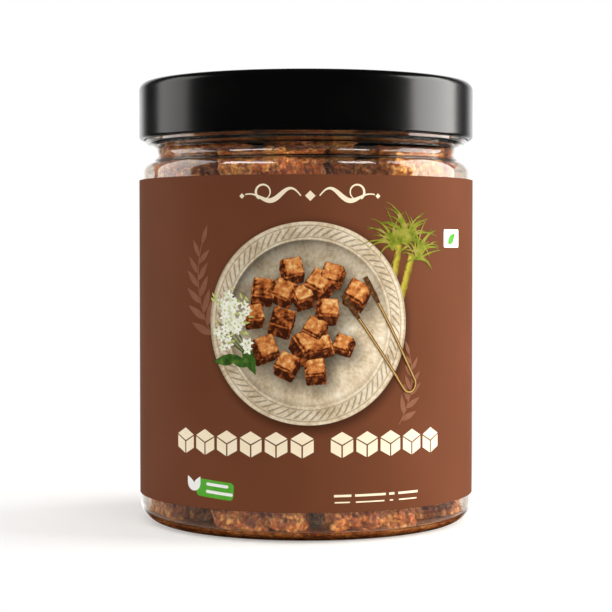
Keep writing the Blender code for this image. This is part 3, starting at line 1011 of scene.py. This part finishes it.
def keepInside(piece):
    # nothing pokes into the jar's wall or floor
    most = jarBody["radius"] - jarBody["wall"] - cubes["wallGap"]
    lowest, heel = jarBody["floor"] + cubes["floorGap"], jarBody["innerHeel"]
    waist = jarBody["waist"] - jarBody["wall"] - cubes["waistGap"]
    for vertex in piece.data.vertices:
        co = vertex.co
        co.z = max(co.z, lowest)
        limit = most
        under = heel - (co.z - jarBody["floor"])
        if under > 0:
            limit = most - heel + math.sqrt(max(heel * heel - under * under, 0.0))
        if co.z > cubes["waistFoot"]:
            limit = most + (waist - most) * min(1.0, (co.z - cubes["waistFoot"]) / cubes["waistRise"])
        out = math.hypot(co.x, co.y)
        if out > limit:
            co.x, co.y = co.x * limit / out, co.y * limit / out


def makeCubes():
    sugar = makeJaggery("jaggery", "#7c3210", "#c86f2c", "#f3b662")
    courses = cubePlaces()
    heaps = []
    for number, places in enumerate(courses):
        seen = number in (0, len(courses) - 1)
        made = [roughCube(*facts, 10 * number + i, 3 if seen else 2) for i, facts in enumerate(places)]
        heap = joinAll(made)
        roughen(heap, cubeRelief)
        keepInside(heap)
        heaps.append(hangOn(heap, f"cubesCourse{number + 1}", sugar, "jaggery_cubes"))
    return heaps


# Core and crumbs: a rough core deep in the heap, whose dark browns are painted shade for the depth seen
# between the cubes, and broken grains over the jar's floor
crumbs = {"core": 21 * mm, "top": 97 * mm, "depth": 0.35 * mm, "sink": 0.25 * mm,
          "heelEnd": -50, "sides": 200, "rings": 44, "coreFoot": 4 * mm, "coreRows": 24, "coreSides": 48}


def makeCrumbs():
    # the bed clings to the jar, so it reaches a little way into the wall
    sink = crumbs["sink"]
    floorHeight, heel = jarBody["floor"] - sink, jarBody["innerHeel"]
    most = jarBody["radius"] - jarBody["wall"] + sink
    outline = [(0, floorHeight), (10 * mm, floorHeight)]
    outline += arc((most - heel, floorHeight + heel), heel, -90, crumbs["heelEnd"], 8)
    edge, rim = outline[-1]
    for i in range(1, crumbs["rings"]):
        share = i / crumbs["rings"]
        dip = (rim - jarBody["floor"] - crumbs["depth"]) * min(1.0, share * 16)
        outline.append((edge * (1 - share), rim - dip))
    outline.append((0, outline[-1][1]))
    bed = turn(outline, crumbs["sides"])
    top = bed.vertex_groups.new(name="top")
    bedTop = jarBody["floor"] + crumbs["depth"] * 0.6
    top.add([vertex.index for vertex in bed.data.vertices
             if vertex.co.z > bedTop and math.hypot(*vertex.co.xy) < edge], 1.0, "REPLACE")
    roughen(bed, {"crumbs": ("VORONOI", 1.6 * mm, -0.6 * mm), "dust": ("CLOUDS", 4 * mm, 0.5 * mm)}, "top")
    hangOn(bed, "crumbBed", makeJaggery("jaggery crumbs", "#6a3212", "#a25a26", "#cf8d4c"),
           "jaggery_cubes")
    foot, steps = crumbs["coreFoot"], crumbs["coreRows"]
    rows = [(crumbs["core"], foot + (crumbs["top"] - foot) * i / steps) for i in range(steps + 1)]
    core = turn([(0, foot)] + rows + [(0, crumbs["top"])], crumbs["coreSides"])
    roughen(core, {"rubble": ("CLOUDS", 9 * mm, 5 * mm)})
    # painted shade: the core stands for the jaggery deep in the heap, and its near-black browns stand for the
    # shade seen in the gaps between the cubes
    hangOn(core, "heapCore", makeJaggery("jaggery core in painted shade", "#2c1205", "#4a200c", "#6b3413", 0.6),
           "jaggery_cubes")
    return bed


makeCamera()
makeRoom()
makeFloor()
petJar, capMoulding = makeJar(), makeLid()
makeLabel()
spots = pictureSpots()
makePlate(spots)
makePicturedCubes(spots)
makeSprigs()
makeCane()
makeSpray()
makeTongs()
makeCreamMotifs()
makeTag()
courses = makeCubes()
makeLamps(petJar, capMoulding, (courses[0], courses[-1], makeCrumbs()))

[DIRECTIONS] Extract the lines above, from the first one through the one containing "co.x, co.y = co.x", and return only those, unchanged.

[WRITTEN SOLUTION]
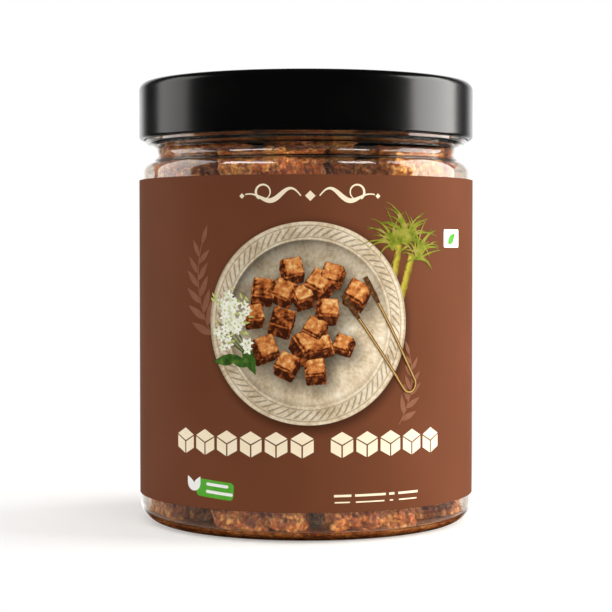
Keep writing the Blender code for this image. This is part 3, starting at line 1011 of scene.py. This part finishes it.
def keepInside(piece):
    # nothing pokes into the jar's wall or floor
    most = jarBody["radius"] - jarBody["wall"] - cubes["wallGap"]
    lowest, heel = jarBody["floor"] + cubes["floorGap"], jarBody["innerHeel"]
    waist = jarBody["waist"] - jarBody["wall"] - cubes["waistGap"]
    for vertex in piece.data.vertices:
        co = vertex.co
        co.z = max(co.z, lowest)
        limit = most
        under = heel - (co.z - jarBody["floor"])
        if under > 0:
            limit = most - heel + math.sqrt(max(heel * heel - under * under, 0.0))
        if co.z > cubes["waistFoot"]:
            limit = most + (waist - most) * min(1.0, (co.z - cubes["waistFoot"]) / cubes["waistRise"])
        out = math.hypot(co.x, co.y)
        if out > limit:
            co.x, co.y = co.x * limit / out, co.y * limit / out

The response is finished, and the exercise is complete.